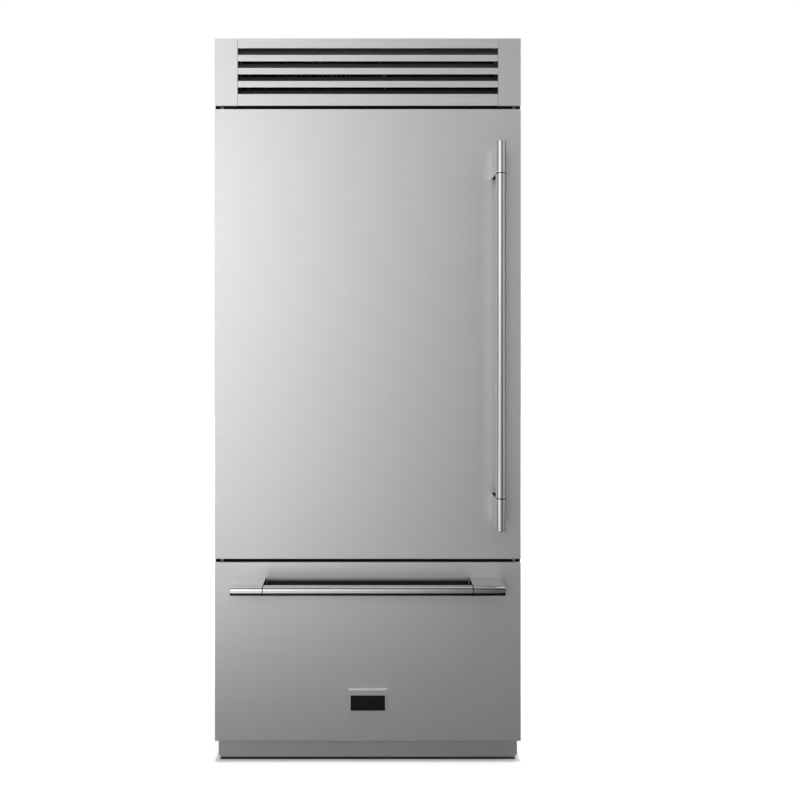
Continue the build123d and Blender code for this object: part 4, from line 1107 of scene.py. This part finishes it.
def deck_trim():
    """White channel along the front of the crispers' cover, with two humidity slides."""
    low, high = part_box("crisper_deck")
    top = high.z
    foot = top - 6 * MM
    front = -70 * MM
    proud = 1.4 * MM
    outline = (
        (front - 2.5 * MM, foot - 1.5 * MM),
        (front + 12 * MM, foot - 1.5 * MM),
        (front + 12 * MM, foot - SLIP),
        (front - SLIP, foot - SLIP),
        (front - SLIP, top + SLIP),
        (front + 14 * MM, top + SLIP),
        (front + 14 * MM, top + proud),
        (front - 1.5 * MM, top + proud),
        (front - 2.5 * MM, top + 0.6 * MM),
    )
    shape = bmesh.new()
    add_prism(shape, (low.x + 12 * MM, high.x - 12 * MM), outline)
    show("deck_trim", shape, "cabinet", "liner_white")
    shape = bmesh.new()
    for x in (-0.25 * (high.x - low.x), 0.25 * (high.x - low.x)):
        near = (x - 45 * MM, front - 3 * MM, top - 4.6 * MM)
        add_block(shape, near, (x + 45 * MM, front - 2 * MM, top - 1.6 * MM), 0.3 * MM)
        near = (x + 8 * MM, front - 7 * MM, top - 7 * MM)
        add_block(shape, near, (x + 20 * MM, front - 1.5 * MM, top + 1 * MM), 1.2 * MM)
    show("humidity_slides", shape, "cabinet", finish=TOUCH_PAD)


def control_panel_fittings():
    """Touch pads and a dark window on the panel's slanted front, and ribs beneath it."""
    low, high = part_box("control_panel")
    slant = 10 * MM
    centre_y = low.y + 0.5 * slant
    centre_z = low.z + 0.5 * slant
    lean = math.sqrt(0.5)
    pad = mm((4.2, -0.5), (4.2, 0.3), (3.7, 0.6), (2.8, 0.35))
    shape = bmesh.new()
    for x in (-120, -96, -72, 72, 96, 120):
        add_turned(shape, (x * MM, centre_y, centre_z), (0.0, -lean, -lean), pad, steps=32)
    show("touch_pads", shape, "cabinet", finish=TOUCH_PAD)
    half = 4.6 * MM
    rise = 0.5 * MM
    sunk = -0.4 * MM
    outline = [
        (centre_y + lean * (along - above), centre_z - lean * (along + above))
        for along, above in (
            (-half, sunk),
            (-half, 0.3 * rise),
            (-half + rise, rise),
            (half - rise, rise),
            (half, 0.3 * rise),
            (half, sunk),
        )
    ]
    shape = bmesh.new()
    add_prism(shape, (-46 * MM, 46 * MM), outline)
    show("panel_window", shape, "cabinet", "badge_black")
    shape = bmesh.new()
    ribs = 24
    end = 20 * MM
    half_thick = 1.2 * MM
    for i in range(ribs):
        x = low.x + end + i * (high.x - low.x - 2 * end) / (ribs - 1)
        near = (x - half_thick, low.y + 24 * MM, low.z - 1.2 * MM)
        add_block(shape, near, (x + half_thick, high.y - 16 * MM, low.z + 0.5 * MM), 0.5 * MM)
    show("panel_ribs", shape, "cabinet", "liner_white")


def light_bar_caps():
    """White end caps on the two light bars."""
    low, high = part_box("light_bars")
    proud = 0.8 * MM
    length = 14 * MM
    deep = 8 * MM
    shape = bmesh.new()
    for inner, outer in ((low.x + deep + proud, low.x), (high.x - deep - proud, high.x)):
        x = sorted((inner, outer))
        for z in ((low.z - proud, low.z + length), (high.z - length, high.z + proud)):
            near = (x[0], low.y - proud, z[0])
            add_block(shape, near, (x[1], high.y + proud, z[1]), 1.2 * MM)
    show("light_bar_caps", shape, "cabinet", "liner_white")


# ---------------- studio
PHOTO_WIDTH = 2.368  # how much the photograph's frame spans at the door face
CAMERA_BACK = 1.87  # from the door face
CAMERA_HEIGHT = 1.2525
SHIFT = (0.0402, -0.06875)
SENSOR = 36.0


def place_camera():
    """A level camera square to the doors, with the photograph's framing made by lens shift."""
    data = bpy.data.cameras.new("camera")
    data.sensor_width = SENSOR
    data.lens = SENSOR * CAMERA_BACK / PHOTO_WIDTH
    data.shift_x, data.shift_y = SHIFT
    data.clip_end = 100.0
    camera = bpy.data.objects.new("camera", data)
    camera.location = (0.0, FRONT - CAMERA_BACK, CAMERA_HEIGHT)
    camera.rotation_euler = (math.pi / 2, 0.0, 0.0)
    bpy.context.scene.collection.objects.link(camera)
    bpy.context.scene.camera = camera


LIT_LEVEL = 0.15  # of the world, on what it lights


def light_world():
    """White behind everything that is seen or mirrored, and a softer white on what is lit."""
    f = Finish("studio", "worlds")
    seen, mirrored, through = (
        f.node("ShaderNodeLightPath", output=f"Is {ray} Ray")
        for ray in ("Camera", "Glossy", "Transmission")
    )
    level = f.spread(seen.most(mirrored).most(through), 0.0, 1.0, LIT_LEVEL)
    white = f.node("ShaderNodeBackground", inputs={"Color": (1.0,) * 4, "Strength": level})
    bpy.context.scene.world = f.outside(white, "ShaderNodeOutputWorld")


def soft_light(name, place, target, width, watts):
    """A square area light aimed at a point, not seen in mirrors."""
    data = bpy.data.lights.new(name, "AREA")
    data.size = width
    data.energy = watts
    lamp = bpy.data.objects.new(name, data)
    lamp.location = place
    lamp.rotation_euler = (Vector(target) - Vector(place)).to_track_quat("-Z", "Y").to_euler()
    lamp.visible_glossy = False
    bpy.context.scene.collection.objects.link(lamp)


def stage_mesh(name, vertices, faces, finish):
    """A sheet of the studio, which is no piece of the refrigerator."""
    mesh = bpy.data.meshes.new(name)
    mesh.from_pydata(vertices, [], faces)
    mesh.materials.append(finish)
    piece = bpy.data.objects.new(name, mesh)
    bpy.context.scene.collection.objects.link(piece)
    return piece


def level_card(half, y, z):
    """Corners of a sheet that lies level, as wide as twice its half."""
    return [(-half, y[0], z), (half, y[0], z), (half, y[1], z), (-half, y[1], z)]


FOOT_HALF = 0.446  # what the refrigerator covers of the floor
FOOT_Y = (-0.229, 0.35)
FLOOR_REACH = 9.0


def studio_floor():
    """Pale floor: white clear of the refrigerator and brighter still far off; close to it a painted
    shadow, and a painted dark patch beneath.
    """
    f = Finish("studio_floor")
    x, y, _ = f.axes()
    grain = f.noise(300)
    out_x = x.size() - FOOT_HALF
    out_y = (y - 0.5 * sum(FOOT_Y)).size() - 0.5 * (FOOT_Y[1] - FOOT_Y[0])
    out = out_x.most(out_y)
    # painted shadow: the glow drops in a strip close round the refrigerator's footprint
    away = f.spread(out, 0.009, 0.018, 0.38, 1.0)
    pale = f.tint(grain, (0.78,) * 3, (0.82,) * 3)
    # painted shade: the floor is near black beneath the refrigerator
    clear_of_painted_dark = f.spread(out, -0.001, 0.003)
    paint = f.node("ShaderNodeBsdfDiffuse", inputs={"Color": f.tint(clear_of_painted_dark, (0.14,) * 3, pale)})
    far = f.spread(out, 0.8, 4.0, 0.0, 0.4)
    glow = f.glow((1.0,) * 3, clear_of_painted_dark * away * 0.74 + far)
    camera = f.node("ShaderNodeLightPath", output="Is Camera Ray")
    both = f.node("ShaderNodeAddShader", inputs={0: paint, 1: glow})
    finish = f.outside(f.node("ShaderNodeMixShader", inputs={0: camera, 1: paint, 2: both}))
    corners = level_card(FLOOR_REACH, (-FLOOR_REACH, FLOOR_REACH), 0.0)
    stage_mesh("floor", corners, [(0, 1, 2, 3)], finish)


CARD_BACK = -3.3  # where the card stands upright
CARD_NEAR = FRONT + 0.042  # where it ends, close to the kick
CARD_HALF = 3.2
CARD_TOP = 5.5
CARD_RUN = (-3.1, 5.5)
CARD_BEND = 0.5
CARD_LIFT = 0.004  # over the floor
CARD_BRIGHTEST = 1.4
# brightness along the card, from the floor at the kick up to its top edge
CARD_LEVELS = (
    (-3.1, 0.02), (-1.98, 0.04), (-1.85, 1.24), (-1.4, 1.14), (-0.8, 0.80), (0.4, 0.70),
    (1.25, 0.95), (2.1, 1.36), (2.9, 1.40), (3.7, 0.88), (5.5, 0.55),
)


def reflector_card():
    """A graded card only mirrors see: bright on the left, grey on the right, dark low down."""
    f = Finish("reflector_card")
    x, y, z = f.axes()
    fan = x / (FRONT + CAMERA_BACK - y)
    across = f.spread(fan, -0.6, 0.245, 2.15, 0.0) + f.spread(fan, 0.3, 0.42, 0.0, 0.5)
    run = f.spread(z - (y - CARD_BACK), *CARD_RUN)
    length = CARD_RUN[1] - CARD_RUN[0]
    stops = [((at - CARD_RUN[0]) / length, level / CARD_BRIGHTEST) for at, level in CARD_LEVELS]
    upward = f.node("ShaderNodeValToRGB", {"stops": stops}, {0: run})
    finish = f.outside(f.glow(upward, across * CARD_BRIGHTEST))
    centre = (CARD_BACK + CARD_BEND, CARD_LIFT + CARD_BEND)
    profile = [(CARD_NEAR, CARD_LIFT), (centre[0], CARD_LIFT)]
    for i in range(1, 9):
        turn = math.pi / 2 * i / 8
        y = centre[0] - CARD_BEND * math.sin(turn)
        profile.append((y, centre[1] - CARD_BEND * math.cos(turn)))
    profile.append((CARD_BACK, CARD_TOP))
    vertices = [(side * CARD_HALF, y, z) for y, z in profile for side in (-1, 1)]
    faces = [(2 * i, 2 * i + 1, 2 * i + 3, 2 * i + 2) for i in range(len(profile) - 1)]
    only_mirrored(stage_mesh("reflector_card", vertices, faces, finish))


def flag(name, corners, level):
    """A plain card that the round handle bars mirror."""
    f = Finish(name)
    grain = f.noise(3)
    tone = f.tint(grain, (level * 0.95,) * 3, (level * 1.05,) * 3)
    finish = f.outside(f.glow(tone, 1.0))
    only_mirrored(stage_mesh(name, corners, [(0, 1, 2, 3)], finish))


LEFT_SPLIT = -1.9  # where each side's nearer flag ends and its rear one starts
RIGHT_SPLIT = -1.1
FLAG_REAR = 3.5
RIGHT_TOP = 2.8
CEILING_REAR = -1.0


def upright(x, y, top=CARD_TOP):
    """Corners of a card that stands along Y at one x."""
    return [(x, y[0], 0.0), (x, y[1], 0.0), (x, y[1], top), (x, y[0], top)]


def only_mirrored(card):
    """Hides a card from everything but reflections."""
    card.visible_camera = False
    card.visible_diffuse = False
    card.visible_transmission = False
    card.visible_shadow = False


finish_nodes()
bellows_seal("door_seal", "door_gasket", "door")
bellows_seal("drawer_seal", "drawer_gasket", "drawer")
gap_shade_strip("upper_gap_shade_strip", (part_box("door_skin")[1].z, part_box("grille_side_trims")[0].z))
gap_shade_strip("lower_gap_shade_strip", (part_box("drawer_skin")[1].z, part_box("door_skin")[0].z))
bracket_shade_pads()
groove_shade_rings()
hinge_leaf_screws()
side_seam_screws()
wheel_bolts()
leg_nuts()
rubber_gland()
compressor_fittings()
cooling_pipes()
control_box_fittings()
evaporator_cover_fittings()
basket_divider()
drawer_fixings()
bin_trims()
duct_fins()
crisper_trims()
deck_trim()
control_panel_fittings()
light_bar_caps()
place_camera()
light_world()
studio_floor()
reflector_card()
flag("left_flag", upright(-CARD_HALF, (CARD_BACK, LEFT_SPLIT)), 1.0)
flag("left_rear_flag", upright(-CARD_HALF, (LEFT_SPLIT, FLAG_REAR)), 0.35)
flag("right_flag", upright(CARD_HALF, (CARD_BACK, RIGHT_SPLIT), RIGHT_TOP), 0.75)
flag("right_rear_flag", upright(CARD_HALF, (RIGHT_SPLIT, FLAG_REAR)), 0.25)
flag("ceiling_flag", level_card(CARD_HALF, (CARD_BACK, CEILING_REAR), CARD_TOP), 0.15)
soft_light("front_light", (-0.9, -4.0, 0.7), (-0.3, -0.3, 0.6), 0.8, 13.0)
soft_light("key_light", (-1.1, -4.0, 2.4), (-0.3, -0.2, 1.5), 1.2, 24.0)
soft_light("back_light", (1.5, 3.2, 3.0), (0.0, 0.3, 1.2), 2.5, 60.0)
soft_light("top_light", (0.0, -0.4, 4.6), (0.0, 0.0, 1.0), 3.0, 60.0)
bpy.context.scene.view_settings.view_transform = "Standard"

### Problem to solve
Return a copy of every line that includes the word "scene".

### Worked answer
Continue the build123d and Blender code for this object: part 4, from line 1107 of scene.py. This part finishes it.
    bpy.context.scene.collection.objects.link(camera)
    bpy.context.scene.camera = camera
    bpy.context.scene.world = f.outside(white, "ShaderNodeOutputWorld")
    bpy.context.scene.collection.objects.link(lamp)
    bpy.context.scene.collection.objects.link(piece)
bpy.context.scene.view_settings.view_transform = "Standard"